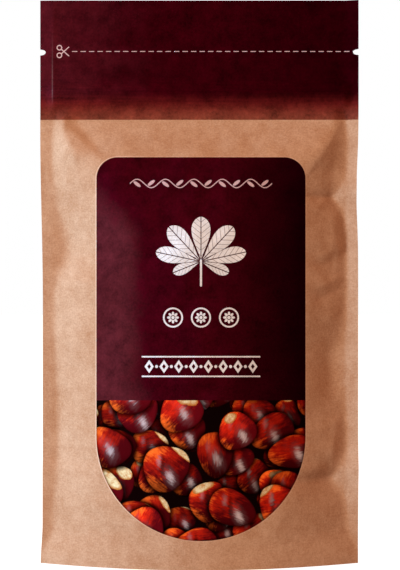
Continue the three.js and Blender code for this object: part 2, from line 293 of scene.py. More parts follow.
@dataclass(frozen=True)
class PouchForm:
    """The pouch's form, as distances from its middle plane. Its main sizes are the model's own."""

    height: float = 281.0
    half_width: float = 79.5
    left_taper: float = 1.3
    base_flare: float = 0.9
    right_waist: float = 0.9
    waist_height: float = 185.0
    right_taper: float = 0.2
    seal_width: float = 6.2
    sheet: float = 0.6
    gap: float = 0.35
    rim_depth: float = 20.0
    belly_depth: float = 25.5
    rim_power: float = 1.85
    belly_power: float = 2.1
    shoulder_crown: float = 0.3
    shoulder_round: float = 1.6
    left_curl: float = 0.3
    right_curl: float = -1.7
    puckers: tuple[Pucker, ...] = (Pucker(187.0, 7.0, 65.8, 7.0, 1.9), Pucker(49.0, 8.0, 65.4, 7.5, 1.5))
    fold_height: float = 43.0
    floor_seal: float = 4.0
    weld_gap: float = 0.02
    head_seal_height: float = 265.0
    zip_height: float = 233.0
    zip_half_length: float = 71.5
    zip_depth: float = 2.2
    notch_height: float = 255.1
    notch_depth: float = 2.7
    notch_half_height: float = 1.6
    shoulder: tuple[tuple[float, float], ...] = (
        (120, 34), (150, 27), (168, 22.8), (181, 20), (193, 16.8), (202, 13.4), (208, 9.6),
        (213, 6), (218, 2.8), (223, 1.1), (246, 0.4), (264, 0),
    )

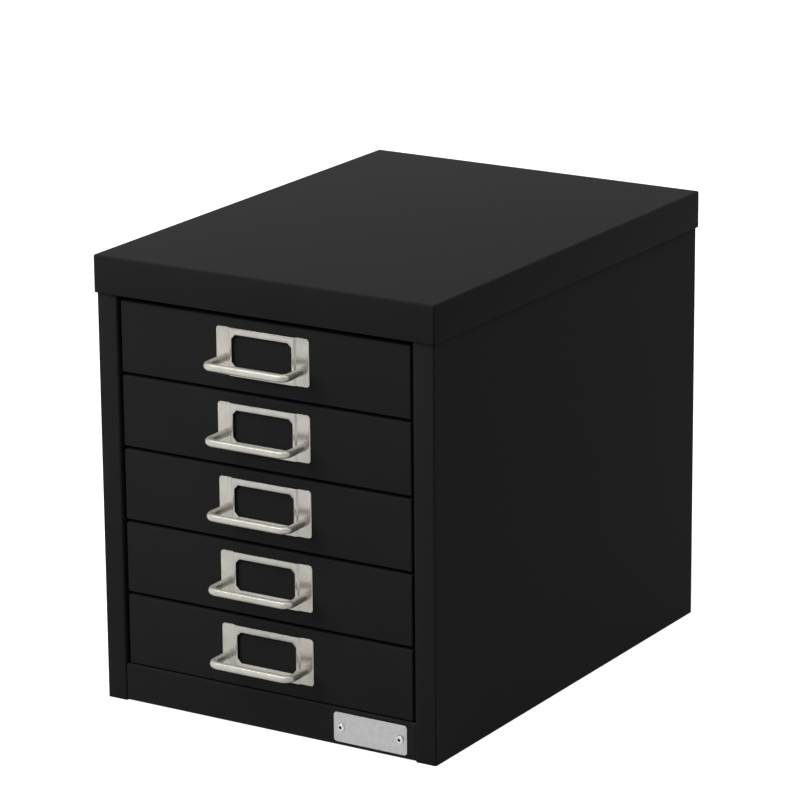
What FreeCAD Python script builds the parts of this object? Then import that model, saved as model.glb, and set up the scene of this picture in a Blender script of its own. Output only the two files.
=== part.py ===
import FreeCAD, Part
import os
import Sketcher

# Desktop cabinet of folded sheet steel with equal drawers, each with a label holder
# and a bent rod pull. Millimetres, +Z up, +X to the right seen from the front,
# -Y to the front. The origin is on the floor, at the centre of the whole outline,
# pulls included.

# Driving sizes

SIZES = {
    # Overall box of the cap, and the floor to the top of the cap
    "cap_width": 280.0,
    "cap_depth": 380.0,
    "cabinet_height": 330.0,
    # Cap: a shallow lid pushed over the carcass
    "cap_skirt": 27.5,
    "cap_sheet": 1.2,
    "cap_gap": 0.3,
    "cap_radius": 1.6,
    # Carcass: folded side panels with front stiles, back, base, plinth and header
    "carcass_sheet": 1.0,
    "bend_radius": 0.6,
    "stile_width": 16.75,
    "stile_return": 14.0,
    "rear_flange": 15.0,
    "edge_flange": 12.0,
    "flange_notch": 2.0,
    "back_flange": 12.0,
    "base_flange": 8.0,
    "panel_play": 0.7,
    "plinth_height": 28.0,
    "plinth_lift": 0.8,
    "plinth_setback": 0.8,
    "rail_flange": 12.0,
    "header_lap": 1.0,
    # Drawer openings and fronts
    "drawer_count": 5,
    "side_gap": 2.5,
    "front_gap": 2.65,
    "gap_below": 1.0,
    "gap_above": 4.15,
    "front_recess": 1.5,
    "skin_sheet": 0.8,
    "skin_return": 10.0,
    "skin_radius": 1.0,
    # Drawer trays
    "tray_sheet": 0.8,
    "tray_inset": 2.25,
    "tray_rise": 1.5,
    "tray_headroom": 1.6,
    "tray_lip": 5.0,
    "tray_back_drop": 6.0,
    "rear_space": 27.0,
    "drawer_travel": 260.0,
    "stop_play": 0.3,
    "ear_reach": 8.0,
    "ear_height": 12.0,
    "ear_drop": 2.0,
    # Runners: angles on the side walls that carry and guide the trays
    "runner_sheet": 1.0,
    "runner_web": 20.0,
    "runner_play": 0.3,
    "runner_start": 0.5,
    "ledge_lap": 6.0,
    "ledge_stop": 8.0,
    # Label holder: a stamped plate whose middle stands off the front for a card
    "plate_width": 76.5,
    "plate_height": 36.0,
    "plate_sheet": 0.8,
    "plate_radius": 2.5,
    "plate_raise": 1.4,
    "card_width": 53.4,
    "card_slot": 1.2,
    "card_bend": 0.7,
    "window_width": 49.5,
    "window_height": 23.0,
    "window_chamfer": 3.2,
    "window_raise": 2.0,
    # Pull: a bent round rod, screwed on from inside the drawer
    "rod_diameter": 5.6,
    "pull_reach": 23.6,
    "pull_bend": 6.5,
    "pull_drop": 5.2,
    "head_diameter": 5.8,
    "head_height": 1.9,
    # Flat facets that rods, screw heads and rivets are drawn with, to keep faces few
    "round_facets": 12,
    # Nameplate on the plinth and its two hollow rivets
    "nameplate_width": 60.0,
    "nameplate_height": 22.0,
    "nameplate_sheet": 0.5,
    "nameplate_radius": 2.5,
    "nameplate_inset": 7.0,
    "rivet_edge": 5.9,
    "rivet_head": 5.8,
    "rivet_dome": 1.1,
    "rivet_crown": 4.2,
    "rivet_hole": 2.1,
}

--

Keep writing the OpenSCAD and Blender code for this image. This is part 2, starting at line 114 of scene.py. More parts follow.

--

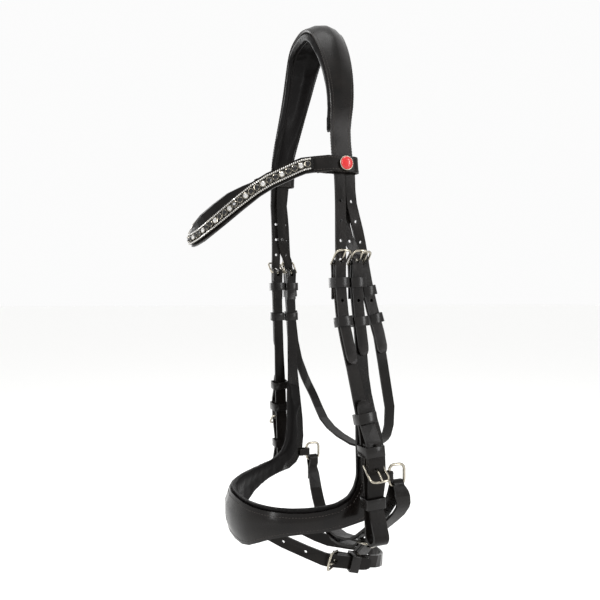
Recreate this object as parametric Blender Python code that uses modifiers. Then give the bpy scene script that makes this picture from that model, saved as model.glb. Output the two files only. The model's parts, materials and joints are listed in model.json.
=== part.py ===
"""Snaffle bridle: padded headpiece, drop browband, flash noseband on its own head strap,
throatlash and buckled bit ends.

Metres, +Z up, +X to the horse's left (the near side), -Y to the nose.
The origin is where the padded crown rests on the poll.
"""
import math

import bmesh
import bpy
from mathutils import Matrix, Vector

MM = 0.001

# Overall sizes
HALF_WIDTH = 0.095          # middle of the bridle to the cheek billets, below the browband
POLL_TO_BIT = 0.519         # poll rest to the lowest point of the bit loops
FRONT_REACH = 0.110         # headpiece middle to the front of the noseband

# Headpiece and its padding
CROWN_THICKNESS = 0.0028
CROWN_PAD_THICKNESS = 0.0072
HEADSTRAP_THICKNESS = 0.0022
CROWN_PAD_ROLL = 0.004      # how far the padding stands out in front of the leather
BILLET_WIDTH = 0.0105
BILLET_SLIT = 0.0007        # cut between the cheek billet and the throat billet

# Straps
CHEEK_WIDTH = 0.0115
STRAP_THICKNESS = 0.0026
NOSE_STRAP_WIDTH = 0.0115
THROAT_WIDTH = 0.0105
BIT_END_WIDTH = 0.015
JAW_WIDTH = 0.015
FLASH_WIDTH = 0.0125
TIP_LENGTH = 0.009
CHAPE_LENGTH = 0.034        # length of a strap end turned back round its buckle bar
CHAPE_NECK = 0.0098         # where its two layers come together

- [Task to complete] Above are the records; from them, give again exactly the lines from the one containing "What FreeCAD Python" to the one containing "# Driving sizes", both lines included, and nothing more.

- [Exercise answer]
What FreeCAD Python script builds the parts of this object? Then import that model, saved as model.glb, and set up the scene of this picture in a Blender script of its own. Output only the two files.
=== part.py ===
import FreeCAD, Part
import os
import Sketcher

# Desktop cabinet of folded sheet steel with equal drawers, each with a label holder
# and a bent rod pull. Millimetres, +Z up, +X to the right seen from the front,
# -Y to the front. The origin is on the floor, at the centre of the whole outline,
# pulls included.

# Driving sizes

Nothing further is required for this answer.